Im Livestream: Podiumsdiskussion mit Susanne Wille und Lukas Bärfuss in der Paulus-Akademie
Schweiz

Csongor Kozma: «Die Paulus-Akademie ist eine Akademie für alle: anspruchsvoll, aber nicht elitär!»

Zwei vakante Stellen, finanzieller Engpass: Steckt die Paulus-Akademie in der Krise? Der neue Direktor Csongor Kozma (50) sagt im kath.ch-Interview, was für ihn ein guter Dialog ist, warum er sich von der Vision eines Ethik-Zentrums verabschiedet hat – und wann bei Veranstaltungen der Funke überspringt.

Raphael Rauch

Steckt die Paulus-Akademie in einer Krise?

Csongor Kozma*: Ja – wie die ganze Welt. Wir sind alle von Corona betroffen. Die Paulus-Akademie ist ein Ort des Dialogs. Es geht um Gastfreundschaft, um Austausch, um Vernetzung. Wir wollen gemeinsam Ideen entwickeln. Natürlich geht das irgendwie auch online – aber nicht so gut wie vor Ort.

Csongor Kozma
Csongor Kozma

Das Wort «Gastfreundschaft» überrascht mich.
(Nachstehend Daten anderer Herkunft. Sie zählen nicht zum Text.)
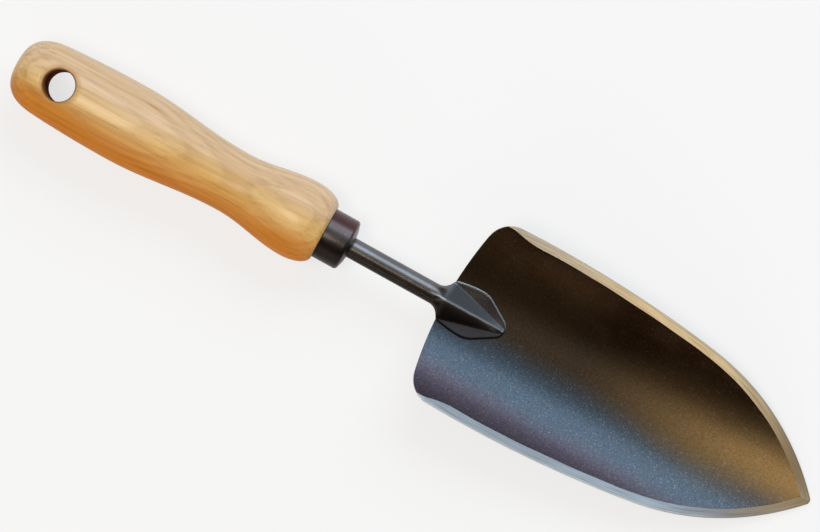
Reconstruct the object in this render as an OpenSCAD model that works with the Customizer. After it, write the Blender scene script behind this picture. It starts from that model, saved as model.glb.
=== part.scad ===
// Hand trowel: a dished steel blade on a forged shank, in a turned wooden handle with a steel ferrule.
// X runs from the butt of the handle to the tip of the blade, and the trowel rests on Z = 0, dish up.

/* [Handle] */
// Length of the wood that shows, from the butt to the ferrule
handle_len = 131; // [115:1:165]
// Diameter of the swell that fills the palm
swell_d = 31; // [27:0.5:38]
// Distance from the butt to the swell
swell_at = 46; // [40:1:54]
// Diameter that the swell's own curve would reach at the butt
butt_d = 26.4; // [22:0.2:27]
// Length of the rounding at the butt
butt_round = 16; // [8:0.5:20]
// Diameter of the waist
waist_d = 24.1; // [22.5:0.1:26.5]
// Distance from the ferrule back to the waist
waist_back = 39; // [34:0.5:46]
// Diameter of the bulb behind the ferrule
bulb_d = 30.8; // [27:0.2:36]
// Distance from the ferrule back to the bulb
bulb_back = 10.7; // [8:0.1:14]
// Height of the step from the ferrule up to the bulb's shoulder
shoulder_step = 0.4; // [0.2:0.1:1]

/* [Hanging hole] */
// Diameter of the hole through the handle
hole_d = 12; // [8:0.5:14]
// Distance from the butt to the hole's centre
hole_at = 18.8; // [15:0.2:26]
// Radius of the rounded rims of the hole
hole_rim = 2.6; // [1:0.1:3]

/* [Ferrule] */
// Outside diameter of the ferrule
ferrule_d = 20.1; // [18.5:0.1:22]
// Length of the ferrule, from the wood's shoulder to its front face
ferrule_len = 10.5; // [8:0.5:16]
// Thickness of the ferrule's tube
ferrule_wall = 1; // [0.6:0.1:1.4]
// Thickness of the ferrule's front face
ferrule_face = 1.2; // [0.8:0.1:2]
// Radius of the ferrule's front corner
ferrule_corner = 1.5; // [0.5:0.1:2]
// Rise of the front face towards the rod
ferrule_dome = 1; // [0.2:0.1:1.5]
// Gap between the ferrule and the spigot, all round
ferrule_gap = 0.05; // [0.02:0.01:0.2]
// Gap between the rod and the hole in the ferrule, all round
rod_gap = 0.15; // [0.05:0.01:0.4]

/* [Shank] */
// Diameter of the rod
rod_d = 8; // [6.5:0.1:9.5]
// Length of the shank that shows, from the ferrule to the blade's heel
neck_len = 41.2; // [30:0.2:70]
// Length over which the rod spreads into the blade's ridge
flare_len = 4.3; // [3:0.1:8]
// Length of the tang inside the handle
tang_len = 62; // [45:1:70]
// Diameter of the tang at the rod
tang_root_d = 6.8; // [5.5:0.1:7]
// Diameter of the tang at its end
tang_tip_d = 4; // [3:0.1:5]
// Diameter of the hole drilled for the tang
tang_hole_d = 9; // [7.5:0.1:10]
// Depth of that hole beyond the tang
tang_hole_spare = 3; // [1:0.5:6]

/* [Leaf of the shank] */
// Length of the leaf that lies in the dish
leaf_len = 25; // [20:0.5:34]
// Width of the leaf at the blade's heel, which is also the ridge's width there
leaf_heel_w = 15.6; // [12:0.2:18]
// Greatest width of the leaf
leaf_w = 18.4; // [14:0.2:22]
// Distance from the heel to the leaf's greatest width
leaf_wide_at = 11; // [9:0.5:14]
// Radius of the leaf's nose
leaf_nose_r = 4; // [2:0.1:5]
// Thickness of the leaf
leaf_t = 1.2; // [0.9:0.1:2]
// Width of the ridge at its front end
ridge_front_w = 2.4; // [1:0.1:4]
// Height of the ridge above the leaf at its front end
ridge_front_h = 0.3; // [0.1:0.1:1]
// Width of the weld run round the leaf
weld_w = 0.9; // [0.5:0.1:2]
// Thickness of the weld run
weld_t = 0.8; // [0.4:0.1:0.9]

/* [Blade] */
// Length of the blade
blade_len = 157.3; // [130:0.5:200]
// Width of the blade
blade_w = 74.6; // [62:0.2:88]
// Thickness of the blade's sheet
sheet_t = 1.8; // [1.2:0.1:2.5]
// Inside radius of the dish across the blade
dish_r = 50; // [47:0.5:80]
// Inside radius of the blade's bow along its length
bow_r = 800; // [600:10:1000]
// Drop of the dish's floor below the rod at the heel
heel_drop = 0.7; // [0.4:0.1:1.5]
// Distance from the tip back to the widest place
wide_back = 128; // [115:1:140]
// Radius of the long sides in plan
side_r = 480; // [420:10:700]
// Radius of the flanks that run to the tip
flank_r = 100; // [90:1:140]
// Radius of the tip
tip_r = 2; // [1:0.1:4]
// Radius of the heel edge in plan
heel_r = 152; // [120:1:300]
// Radius of the heel corners
corner_r = 10; // [5:0.5:16]

/* [Hidden] */

// Stations along X, with the origin at the middle of the whole length
overall_len = handle_len + ferrule_len + neck_len + blade_len;
butt_x = -overall_len / 2;
shoulder_x = butt_x + handle_len;
face_x = shoulder_x + ferrule_len;
heel_x = face_x + neck_len;
tip_x = heel_x + blade_len;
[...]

Kozma: Das sind meine ungarischen Wurzeln (lacht). Ich bin meinen Eltern sehr dankbar, dass sie mir in den Davoser Bergen beigebracht haben, was echte Gastfreundschaft ist. Wir begrüssen in der Paulus-Akademie nicht irgendwelche Kunden oder Interessierte. Wir empfangen Gäste, mit denen wir einen echten Austausch pflegen wollen. Wir haben tolle Räumlichkeiten und sind gerne Gastgeber.

«Wir haben nicht mehr den Rückenwind des Zweiten Vatikanischen Konzils.»

Seit Jahren steht die Paulus-Akademie in der Kritik. Ist das anstrengender als gedacht?

Kozma: Manchmal schon (lacht). Ich verstehe die Leute, die auf die glorreiche Zeit der Akademie im letzten Jahrhundert zurückschauen. Aber wir sind nun im Jahr 2021! Wir haben nicht mehr den Rückenwind des Zweiten Vatikanischen Konzils. Deswegen müssen wir uns anders aufstellen.

Prominenter Gast der Paulus-Akademie: Joseph Bonnemain – damals noch Offizial und noch nicht Bischof von Chur.
Prominenter Gast der Paulus-Akademie: Joseph Bonnemain – damals noch Offizial und noch nicht Bischof von Chur.

Können Sie sich noch an Ihr Bewerbungsschreiben erinnern? Welche Vision haben Sie dem Stiftungsrat verkauft?

Kozma: Das stand nicht im Bewerbungsschreiben, aber ich habe dem Pfarrblatt «Forum» gesagt, dass ich von einem Ethik-Zentrum träume. Heute würde ich das so nicht mehr sagen.

«Wichtiger ist es, relevante ethische Debatten zu führen – mit den spannendsten Ethikerinnen als Referentinnen.»

Warum nicht?

Kozma: Weil wir einen wichtigen Schritt weiter sind. Mein erster Auftrag lautete, einen Strategie-Prozess zu machen. Da wurde klar: Ethik ist ein wichtiger Bereich – aber nicht unser einziger Auftrag. Wichtiger ist es, relevante ethische Debatten zu führen – mit den spannendsten Ethikerinnen als Referentinnen.

Podium zu den SRF-Sparmassnahmen in der Paulus-Akademie: Lukas Bärfuss und Priscilla Schwendimann.
Podium zu den SRF-Sparmassnahmen in der Paulus-Akademie: Lukas Bärfuss und Priscilla Schwendimann.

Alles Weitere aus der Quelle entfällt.